D’autres cellules immunitaires au-delà des lymphocytes T CD8+ contribuent à l’AA :
- Les lymphocytes T CD4+ déterminent la sévérité et l’étendue de la maladie
- Les lymphocytes T régulateurs pourraient jouer des rôles modulateurs importants
- Les lymphocytes T mémoire résidents pourraient être impliqués dans les récidives aux mêmes emplacements
- Les cellules NK ont des rôles fonctionnels majeurs dans la physiopathologie de l’AA
- Les lymphocytes T gamma/delta semblent jouer des rôles importants non spécifiques d’antigène dans le déclenchement de l’effondrement du privilège immunitaire
Le rôle central du privilège immunitaire du follicule pileux
Toutes les preuves suggèrent que le schéma de perte capillaire AA ne se développe pas sans effondrement préalable du privilège immunitaire physiologique relatif du follicule. Sur le plan thérapeutique, le défi principal reste de prévenir cet effondrement (pour stopper la progression) et de le restaurer durablement (pour permettre la repousse sans récidive immédiate).
Les inhibiteurs de JAK (Janus kinases) y parviennent probablement efficacement—mais pas chez tous les patients, généralement de façon temporaire, et avec des effets indésirables potentiels. La priorité absolue devrait être le développement de gardiens du privilège immunitaire universellement efficaces, bien tolérés et économiques, et la compréhension de leur production par les follicules.
Les candidats thérapeutiques prometteurs incluent le FK506 topique (tacrolimus) dans des véhicules assurant une concentration efficace aux bulbes, et les analogues systémiques « superpuissants » de l’alpha-MSH (hormone mélanotrope). La stratégie la plus attrayante pourrait être le développement d’agents topiques uprégulant la production de gardiens endogènes du privilège immunitaire comme l’alpha-MSH, TGFb1/2, IL-10 et le VIP (peptide intestinal vasoactif).
Implications pour les futurs traitements
Cette nouvelle compréhension suggère que la prise en charge future de l’AA devrait être adaptée à la voie pathogénique spécifique de chaque patient. Cela nécessiterait des biomarqueurs diagnostiques identifiant les voies distinctes sous-tendant le schéma de réponse AA chez chaque individu.

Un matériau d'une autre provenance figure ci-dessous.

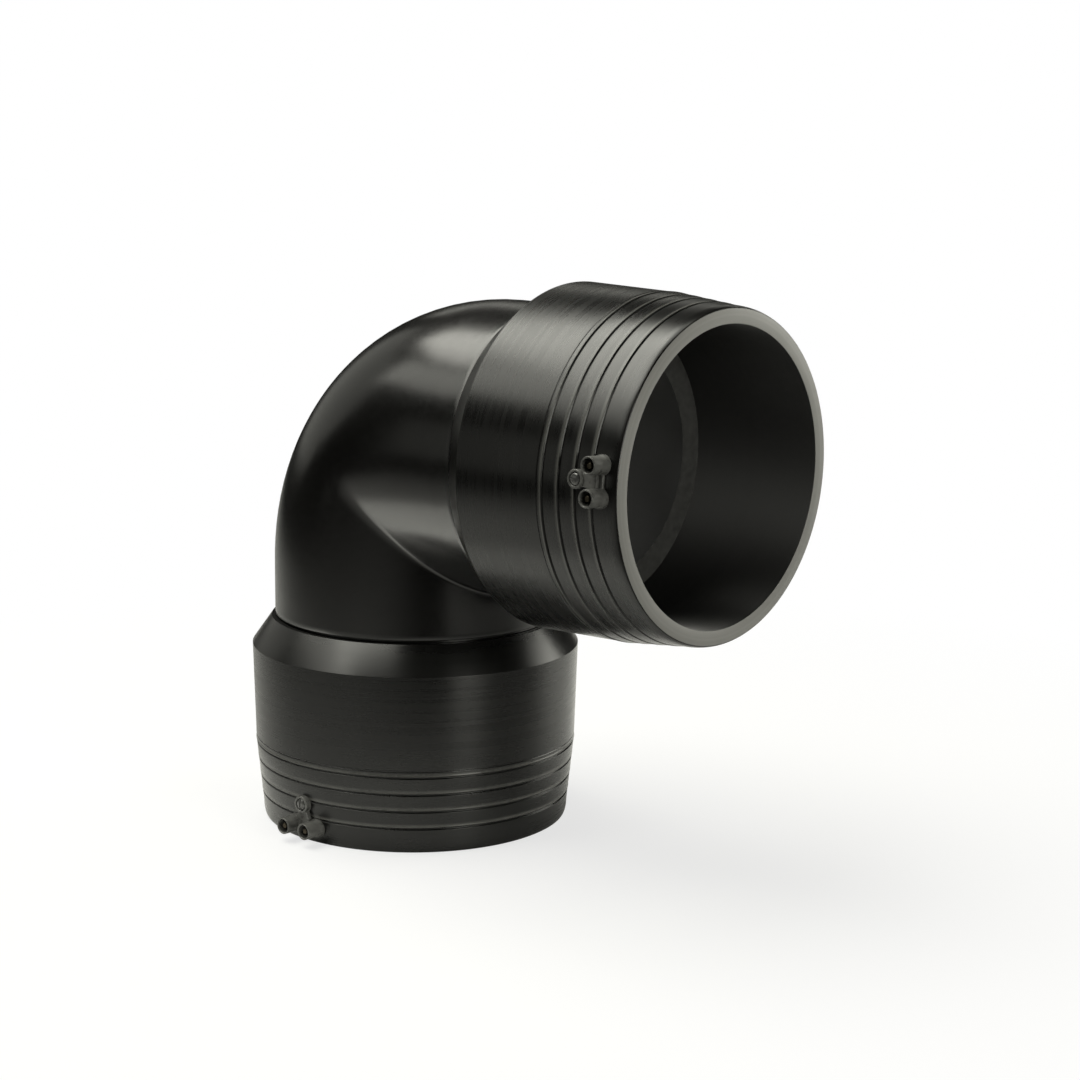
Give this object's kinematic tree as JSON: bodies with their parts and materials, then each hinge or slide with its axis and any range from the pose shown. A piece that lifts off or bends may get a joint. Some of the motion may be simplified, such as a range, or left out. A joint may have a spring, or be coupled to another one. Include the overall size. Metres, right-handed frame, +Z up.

L’AA étant profondément territoriale (spécifique à l’emplacement), cela requerra vraisemblablement des biopsies cutanées, les biomarqueurs sanguins/sériques servant de paramètres auxiliaires. L’objectif ultime est la maîtrise de la protection et de la restauration du privilège immunitaire folliculaire, ce qui représenterait une avancée majeure dans le traitement de l’AA.
Les implications thérapeutiques clés incluent :
- L’AA auto-immune pourrait nécessiter des thérapies rétablissant la tolérance à des auto-antigènes spécifiques
- Les formes non auto-immunes pourraient répondre à des traitements maintenant le privilège immunitaire sans cibler des voies immunitaires spécifiques
- Des cures courtes d’inhibiteurs de JAK pourraient être justifiées même chez les patients non AAA avec perte capillaire extensive et résistante
- Un traitement systémique au long cours pourrait ne pas être justifié dans le sous-groupe non AAA en raison des rechutes à l’arrêt
- Le traitement devrait être personnalisé selon la voie pathogénique spécifique de chaque patient
Informations sur la source
Titre original de l’article : The Evolving Pathogenesis of Alopecia Areata: Major Open Questions
Auteur : Ralf Paus
Publication : Journal of Investigative Dermatology Symposium Proceedings (2020) 20, S6-S10
DOI : 10.1016/j.jisp.2020.04.002
Cet article vulgarisé est basé sur une recherche évaluée par les pairs publiée dans une revue dermatologique leader. L’article de perspective original a été publié dans un supplément sponsorisé par la National Alopecia Areata Foundation suite à son sommet 2018.